I'd like to know how to do photo credits too. I've tried, but I can't figure out how to put in sometime that looks decent. One reason why I post my own pictures, though, is so people will use them. I was pleased to see that you did.

JohnR said...

My first calling as a newly baptized 18-year-old was in primary. I was given a group of hyperactive CTRs (all boys). Each year they moved me up with the group, and when I returned from my mission, they reassigned me to the same group (all Blazers then).

The only way I could get some of them to sing was to let them play fast and loose with the lyrics. I don't think we ever sang "Purple Panties," but I feel a touch of collective guilt for your chagrin.

I'm glad you're enjoying Hochschild. I find that I have to continually reinvigorate my idealism. Fortunately, it's never been so battered that it couldn't recover (and fortunately Equiano recovered and went on to write his autobiography).

Idealists need each other. The world is not kind to idealists.

Mark said...

Very interesting. I enjoyed the read on how you discovered your purpose and your path the reingnite your purpose. The book you are reading sound very interesting.

Bored in Vernal said...

Thanks, Mark.
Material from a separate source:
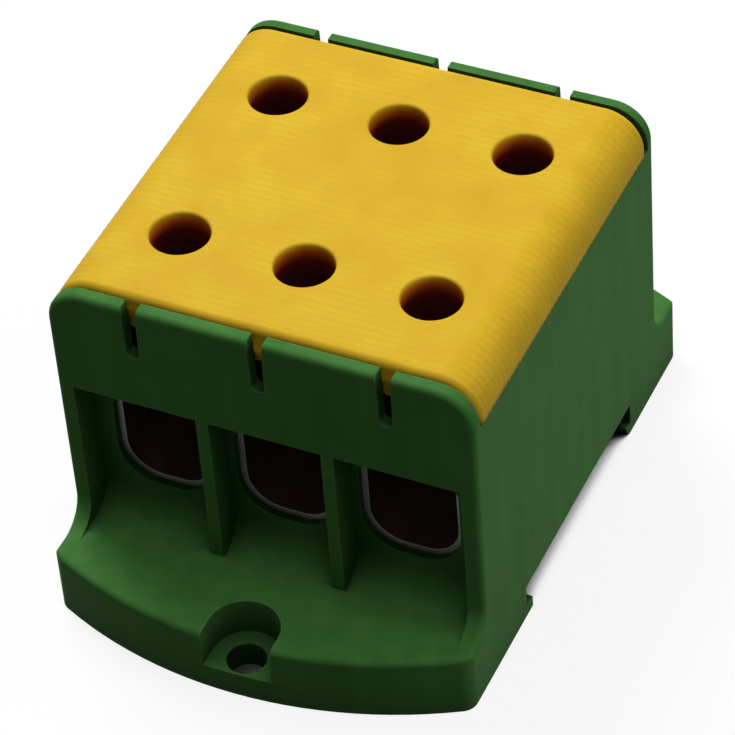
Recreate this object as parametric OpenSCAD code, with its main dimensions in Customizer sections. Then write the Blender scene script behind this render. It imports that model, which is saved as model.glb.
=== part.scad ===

I also appreciated your thoughts on making changes in the world. You said, "As we become the change that we desire to see in the world we will emanate vibrations to others who will be influenced by us, as this happens the collective consciousness changes." I think I've seen this happen before, and it is actually pretty amazing. When I read your post, I wondered what kinds of vibrations I am putting out there!

Deborah said...

(FYI: The Purple Pansies can still be found in the modern Children's Songbook -- we sang about their yellow gold just last week :)

Me, Myself and I said...

Great blog!

http://ldslistings.blogspot.com

Peggy said...

I found your blog while googling 'pansies' to make a poster to teach my Primary kids that old classic. Now I am scared to death to do it for fear of those 11 year old smartie pants! Wish me luck!